State Senate Scheduled To Vote on Low Sulfur Heating Oil Bill At Special Session This Week

11/14/2009 11:04:26 AM

 

 

Westchester County Legislator Tom Abinanti (D- Greenburgh), is calling on the New York State Senate to pass a measure that would reduce the permissible sulfur level for home heating oil. The Senate is scheduled to consider the legislation when it convenes in a Special Session called by the Governor for Monday and Tuesday, November 16-17, 2009. The Assembly has already passed the bill.

 

The legislation (S. 1145-A) reduces the maximum sulfur level in No. 2 home heating oil to less than 15 parts per million. Today’s No. 2 heating oil, the most widely used, contains 2600 parts per million of sulfur. The proposed level is the same as the maximum that federal government currently allows for diesel oil in on-road vehicles across the United States.

 

“The legislation would greatly improve Westchester’s air quality and protect the health of the region’s residents,” said Abinanti, chair of the Westchester Legislature’s Committee on the Environment & Energy.

 

The current home heating oil releases dangerous pollution into the air, including ozone and fine particles called PM 2.5. Much of downstate New York, including Westchester and New York City, exceeds federal standards for PM 2.5 and for ozone. These particles are linked to increased respiratory symptoms, such as irritation of the airways, coughing, difficulty breathing, decreased lung function, aggravated asthma, development of chronic bronchitis and irregular heartbeat.

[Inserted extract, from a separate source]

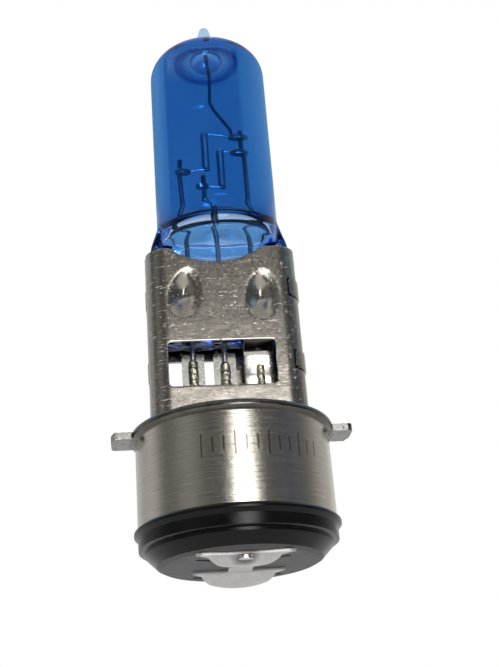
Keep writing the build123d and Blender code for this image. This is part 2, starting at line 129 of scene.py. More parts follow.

The increased cost of ultra-low sulfur No. 2 heating oil over today’s No. 2 heating oil is minimal.

 

Abinanti has proposed similar legislation for Westchester. Abinanti’s measure was the result of a yearlong, intensive review of Westchester’s air quality by the “Healthy Air Task Force” which Abinanti created in 2004 to suggest ways to reduce particulate matter and other harmful carcinogens that are polluting Westchester’s air. The Healthy Air Task Force consisted of members of Westchester’s environment and health communities.

 

“More and more children are suffering from asthma and other respiratory diseases,” said the Greenburgh lawmaker.  “It’s our air, we have to protect it.”